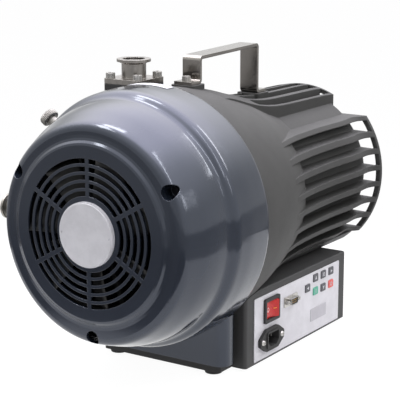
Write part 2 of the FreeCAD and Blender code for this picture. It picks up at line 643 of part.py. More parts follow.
cowl = cowl.cut(hollow.common(box(
    0.1 - skirt_in_half, skirt_in_half - 0.1, COWL_END - 0.5, COWL_END + 17.0, -10, ZC)))
cowl = cowl.cut(skirt_in)
# rows of grille slots, cut by six spokes
rows = [(77.6, 83.2), (68.7, 74.3), (59.8, 65.4), (50.9, 56.5), (42.0, 47.6)]
for r0, r1 in rows:
    slit = tube(r1, r0, CAP_Y - 1.5, CAP_Y + 5.0)
    for k in range(3):
        bar = box(-120, 120, CAP_Y - 3.5, CAP_Y + 7.5, -2.4, 2.4)
        bar.rotate(V(0, 0, 0), Y, 60 * k + 90)
        bar.translate(V(0, 0, ZC))
        slit = slit.cut(bar)
    cowl = cowl.cut(slit)
POCKET_R = 8.25
POCKET_END = FAN_FACE - 3.0
cups = []
pockets = []
cowl_screws = []
for px, pz in COWL_POSTS:
    cups.append(rod(POCKET_R + 2.75, CAP_Y + 2.5, FAN_FACE, px, pz).common(outer))
    pockets.append(rod(POCKET_R, CAP_Y - 1.5, POCKET_END, px, pz))
    pockets.append(rod(M5_FREE, CAP_Y, FAN_FACE + 1, px, pz))
    cowl_screws.append(fuse([
        rod(4.3, POCKET_END - 5.0, POCKET_END, px, pz), rod(M5, POCKET_END - 1, FAN_FACE + 10, px, pz)]))
cowl = fuse([cowl] + cups)
cowl = cut(cowl, pockets)
cowl = cowl.cut(cyl(20.5, (EXH_SEAT - 10, EXH_Y, EXH_Z), X, 40))
cowl = cowl.cut(cyl(STEM_R + 1.6, ballast_point(120.0), ballast_axis, 40.0))
save("front_cowl", cowl)
save_group("cowl_screws", cowl_screws)

BADGE_R = 36.2
BADGE_Y = CAP_Y - 4.9
badge = fuse([rod(BADGE_R, BADGE_Y + 1.0, CAP_Y), rod(BADGE_R - 1.0, BADGE_Y, BADGE_Y + 1.4)])
badge = rounded(badge, 0.8, lambda e: e.Length > 100 and abs(e.CenterOfMass.y - BADGE_Y) < 0.1)
for sx in (-1, 1):
    badge = badge.cut(rod(1.2, BADGE_Y - 0.6, BADGE_Y + 0.8, (BADGE_R - 4.2) * sx))
save("badge_disc", badge)
BAND_TOP = 147.9        # the band's radius under the label
label = tube(BAND_TOP + 0.6, BAND_TOP, -149.6, -136.0)
sides = [polar(200.0, a) for a in (80, 101)]
wedge = Part.makePolygon([V(0, 0, ZC)] + [V(px, 0, pz) for px, pz in sides] + [V(0, 0, ZC)])
wedge = Part.Face(wedge).extrude(V(0, 100, 0))
wedge.translate(V(0, -200, 0))
label = label.common(wedge)
label = label.cut(outer)
save("blank_label", label)


# inlet
def cap_screw(x, y, z, head_r, head_h, length):
    # a socket head screw that stands on the height z
    head = cyl(head_r, (x, y, z), Z, head_h)
    head = head.makeChamfer(0.6, [e for e in head.Edges if e.CenterOfMass.z > z + head_h - 0.1])
    corners_6 = [math.radians(60 * k) for k in range(7)]
    key_hole = Part.makePolygon([
        V(x + 2.9 * math.cos(a), y + 2.9 * math.sin(a), z + head_h / 2) for a in corners_6])
    key_hole = Part.Face(key_hole).extrude(V(0, 0, head_h))
    shank = cyl(M6, (x, y, z - length), Z, length + 1.0)
    return fuse([head, shank]).cut(key_hole)


PLATE_Z = BLOCK_TOP + GASKET
PLATE_TOP = PLATE_Z + PLATE_THICK
LIP_Z = PLATE_TOP + FLANGE_RISE - FLANGE_LIP
LIP_CONE = 2.3
flange = fuse([
    inlet_square(INLET_HALF, PLATE_Z, PLATE_TOP),
    cyl(NECK_R, at_inlet(PLATE_TOP - 1), Z, LIP_Z - PLATE_TOP),
    Part.makeCone(NECK_R, FLANGE_R - 1.6, LIP_CONE, V(*at_inlet(LIP_Z - LIP_CONE)), Z),
    cyl(FLANGE_R, at_inlet(LIP_Z), Z, FLANGE_LIP)])
flange = flange.cut(cyl(INLET_BORE, at_inlet(PLATE_Z - 10), Z, 60))
flange = flange.cut(cyl(INLET_BORE + INLET_RING_FIT, at_inlet(LIP_Z + FLANGE_LIP - 3.0), Z, 10))
inlet_screws = []
for px, py in INLET_SCREWS:
    flange = flange.cut(cyl(M6_FREE, (px, py, PLATE_Z - 10), Z, 40))
    inlet_screws.append(cap_screw(px, py, PLATE_TOP, 5.3, 6.4, PLATE_THICK + GASKET + 11.0))
save("inlet_flange", flange)
save_group("inlet_screws", inlet_screws)
gasket = inlet_square(INLET_HALF - 1.5, BLOCK_TOP, PLATE_Z)
gasket = gasket.cut(cyl(INLET_BORE + 0.3, at_inlet(BLOCK_TOP - 5), Z, 20))
for px, py in INLET_SCREWS:
    gasket = gasket.cut(cyl(M6_FREE + LOOSE, (px, py, BLOCK_TOP - 5), Z, 20))
save("inlet_gasket", gasket)


# exhaust
port_back = EXH_SEAT - GASKET
port = fuse([
    cyl(17.0, (port_back - PORT_PLATE, EXH_Y, EXH_Z), X, PORT_PLATE),
    cyl(PORT_R, (EXH_FACE + 2.0, EXH_Y, EXH_Z), X, port_back - 3.6 - EXH_FACE),
    Part.makeCone(13.6, PORT_R, 2.0, V(EXH_FACE + 3.0, EXH_Y, EXH_Z), X),
    cyl(15.0, (EXH_FACE, EXH_Y, EXH_Z), X, 3.0)])
port = port.cut(cyl(EXH_BORE, (EXH_FACE - 1, EXH_Y, EXH_Z), X, 60))
port = port.cut(cyl(EXH_BORE + INLET_RING_FIT, (EXH_FACE - 1, EXH_Y, EXH_Z), X, 4.0))
save("exhaust_port", port)
washer = cyl(16.0, (port_back, EXH_Y, EXH_Z), X, GASKET)
save("exhaust_gasket", washer.cut(cyl(EXH_BORE, (port_back - 1, EXH_Y, EXH_Z), X, 3)))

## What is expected
Copy the material above, line for line.

## Correct output
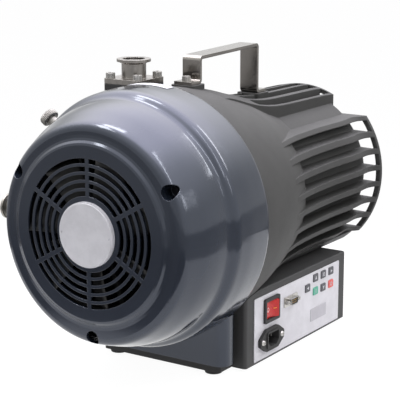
Write part 2 of the FreeCAD and Blender code for this picture. It picks up at line 643 of part.py. More parts follow.
cowl = cowl.cut(hollow.common(box(
    0.1 - skirt_in_half, skirt_in_half - 0.1, COWL_END - 0.5, COWL_END + 17.0, -10, ZC)))
cowl = cowl.cut(skirt_in)
# rows of grille slots, cut by six spokes
rows = [(77.6, 83.2), (68.7, 74.3), (59.8, 65.4), (50.9, 56.5), (42.0, 47.6)]
for r0, r1 in rows:
    slit = tube(r1, r0, CAP_Y - 1.5, CAP_Y + 5.0)
    for k in range(3):
        bar = box(-120, 120, CAP_Y - 3.5, CAP_Y + 7.5, -2.4, 2.4)
        bar.rotate(V(0, 0, 0), Y, 60 * k + 90)
        bar.translate(V(0, 0, ZC))
        slit = slit.cut(bar)
    cowl = cowl.cut(slit)
POCKET_R = 8.25
POCKET_END = FAN_FACE - 3.0
cups = []
pockets = []
cowl_screws = []
for px, pz in COWL_POSTS:
    cups.append(rod(POCKET_R + 2.75, CAP_Y + 2.5, FAN_FACE, px, pz).common(outer))
    pockets.append(rod(POCKET_R, CAP_Y - 1.5, POCKET_END, px, pz))
    pockets.append(rod(M5_FREE, CAP_Y, FAN_FACE + 1, px, pz))
    cowl_screws.append(fuse([
        rod(4.3, POCKET_END - 5.0, POCKET_END, px, pz), rod(M5, POCKET_END - 1, FAN_FACE + 10, px, pz)]))
cowl = fuse([cowl] + cups)
cowl = cut(cowl, pockets)
cowl = cowl.cut(cyl(20.5, (EXH_SEAT - 10, EXH_Y, EXH_Z), X, 40))
cowl = cowl.cut(cyl(STEM_R + 1.6, ballast_point(120.0), ballast_axis, 40.0))
save("front_cowl", cowl)
save_group("cowl_screws", cowl_screws)

BADGE_R = 36.2
BADGE_Y = CAP_Y - 4.9
badge = fuse([rod(BADGE_R, BADGE_Y + 1.0, CAP_Y), rod(BADGE_R - 1.0, BADGE_Y, BADGE_Y + 1.4)])
badge = rounded(badge, 0.8, lambda e: e.Length > 100 and abs(e.CenterOfMass.y - BADGE_Y) < 0.1)
for sx in (-1, 1):
    badge = badge.cut(rod(1.2, BADGE_Y - 0.6, BADGE_Y + 0.8, (BADGE_R - 4.2) * sx))
save("badge_disc", badge)
BAND_TOP = 147.9        # the band's radius under the label
label = tube(BAND_TOP + 0.6, BAND_TOP, -149.6, -136.0)
sides = [polar(200.0, a) for a in (80, 101)]
wedge = Part.makePolygon([V(0, 0, ZC)] + [V(px, 0, pz) for px, pz in sides] + [V(0, 0, ZC)])
wedge = Part.Face(wedge).extrude(V(0, 100, 0))
wedge.translate(V(0, -200, 0))
label = label.common(wedge)
label = label.cut(outer)
save("blank_label", label)


# inlet
def cap_screw(x, y, z, head_r, head_h, length):
    # a socket head screw that stands on the height z
    head = cyl(head_r, (x, y, z), Z, head_h)
    head = head.makeChamfer(0.6, [e for e in head.Edges if e.CenterOfMass.z > z + head_h - 0.1])
    corners_6 = [math.radians(60 * k) for k in range(7)]
    key_hole = Part.makePolygon([
        V(x + 2.9 * math.cos(a), y + 2.9 * math.sin(a), z + head_h / 2) for a in corners_6])
    key_hole = Part.Face(key_hole).extrude(V(0, 0, head_h))
    shank = cyl(M6, (x, y, z - length), Z, length + 1.0)
    return fuse([head, shank]).cut(key_hole)


PLATE_Z = BLOCK_TOP + GASKET
PLATE_TOP = PLATE_Z + PLATE_THICK
LIP_Z = PLATE_TOP + FLANGE_RISE - FLANGE_LIP
LIP_CONE = 2.3
flange = fuse([
    inlet_square(INLET_HALF, PLATE_Z, PLATE_TOP),
    cyl(NECK_R, at_inlet(PLATE_TOP - 1), Z, LIP_Z - PLATE_TOP),
    Part.makeCone(NECK_R, FLANGE_R - 1.6, LIP_CONE, V(*at_inlet(LIP_Z - LIP_CONE)), Z),
    cyl(FLANGE_R, at_inlet(LIP_Z), Z, FLANGE_LIP)])
flange = flange.cut(cyl(INLET_BORE, at_inlet(PLATE_Z - 10), Z, 60))
flange = flange.cut(cyl(INLET_BORE + INLET_RING_FIT, at_inlet(LIP_Z + FLANGE_LIP - 3.0), Z, 10))
inlet_screws = []
for px, py in INLET_SCREWS:
    flange = flange.cut(cyl(M6_FREE, (px, py, PLATE_Z - 10), Z, 40))
    inlet_screws.append(cap_screw(px, py, PLATE_TOP, 5.3, 6.4, PLATE_THICK + GASKET + 11.0))
save("inlet_flange", flange)
save_group("inlet_screws", inlet_screws)
gasket = inlet_square(INLET_HALF - 1.5, BLOCK_TOP, PLATE_Z)
gasket = gasket.cut(cyl(INLET_BORE + 0.3, at_inlet(BLOCK_TOP - 5), Z, 20))
for px, py in INLET_SCREWS:
    gasket = gasket.cut(cyl(M6_FREE + LOOSE, (px, py, BLOCK_TOP - 5), Z, 20))
save("inlet_gasket", gasket)


# exhaust
port_back = EXH_SEAT - GASKET
port = fuse([
    cyl(17.0, (port_back - PORT_PLATE, EXH_Y, EXH_Z), X, PORT_PLATE),
    cyl(PORT_R, (EXH_FACE + 2.0, EXH_Y, EXH_Z), X, port_back - 3.6 - EXH_FACE),
    Part.makeCone(13.6, PORT_R, 2.0, V(EXH_FACE + 3.0, EXH_Y, EXH_Z), X),
    cyl(15.0, (EXH_FACE, EXH_Y, EXH_Z), X, 3.0)])
port = port.cut(cyl(EXH_BORE, (EXH_FACE - 1, EXH_Y, EXH_Z), X, 60))
port = port.cut(cyl(EXH_BORE + INLET_RING_FIT, (EXH_FACE - 1, EXH_Y, EXH_Z), X, 4.0))
save("exhaust_port", port)
washer = cyl(16.0, (port_back, EXH_Y, EXH_Z), X, GASKET)
save("exhaust_gasket", washer.cut(cyl(EXH_BORE, (port_back - 1, EXH_Y, EXH_Z), X, 3)))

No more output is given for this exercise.